C’est une chose que je sens de plus en plus : la nécessité des périodes intermédiaires... Il est de toute évidence que quelque chose est en train de se passer, mais ce n’est pas le « quelque chose » qui a été vu et prévu et qui sera l’aboutissement : c’est l’un des stades qui va se produire, ce n’est pas l’aboutissement.

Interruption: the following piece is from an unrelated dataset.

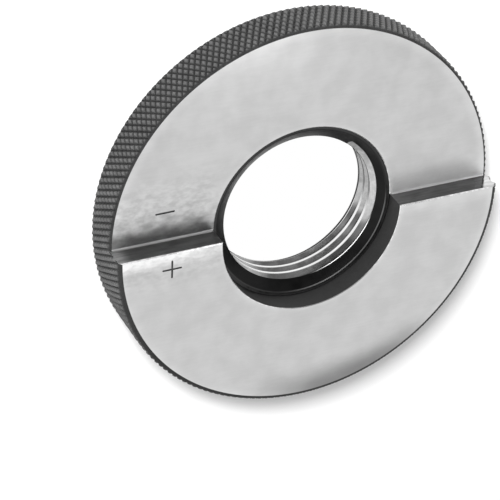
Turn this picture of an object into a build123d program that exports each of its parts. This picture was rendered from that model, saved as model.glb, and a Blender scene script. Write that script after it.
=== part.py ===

Sri Aurobindo aussi avait dit que, d’abord, viendrait le pouvoir de prolonger la vie à volonté (c’est beaucoup plus subtil et plus merveilleux que cela), mais ça, c’est un état de conscience qui est en train de s’établir : c’est une espèce de relation et de contact constants, établis, avec le Seigneur suprême, et ça abolit le sens de l’usure, ça le remplace par une sorte de flexibilité extraordinaire, une plasticité extraordinaire. Mais l’état d’immortalité spontanée, ce n’est pas possible — pas possible —, du moins pour le moment. Il faut que cette structure se change en quelque chose d’autre, et pour changer en quelque chose d’autre, de la façon dont les choses se passent, il faudra longtemps. Ça pourra aller beaucoup plus vite que dans le passé, mais même en admettant que le mouvement se précipite, tout de même cela prendra du temps (selon notre notion du temps). Ce qui est assez remarquable, d’ailleurs, c’est que pour être dans l’état de conscience où l’usure n’existe plus, il faut changer son sens du temps : on entre dans un état où le temps n’a plus la même réalité. C’est autre chose. C’est très particulier, c’est un innombrable présent. Même cette habitude que l’on a, de penser en avant ou de prévoir ce qui va être, ça gêne, ça raccroche à la vieille manière d’être.
Tant, tant d’habitudes à changer.
La réalisation intégrale ne se produira que quand on pourra être divin spontanément. Oh! être divin spontanément, sans se regarder être, ayant dépassé le stade où on veut l’être.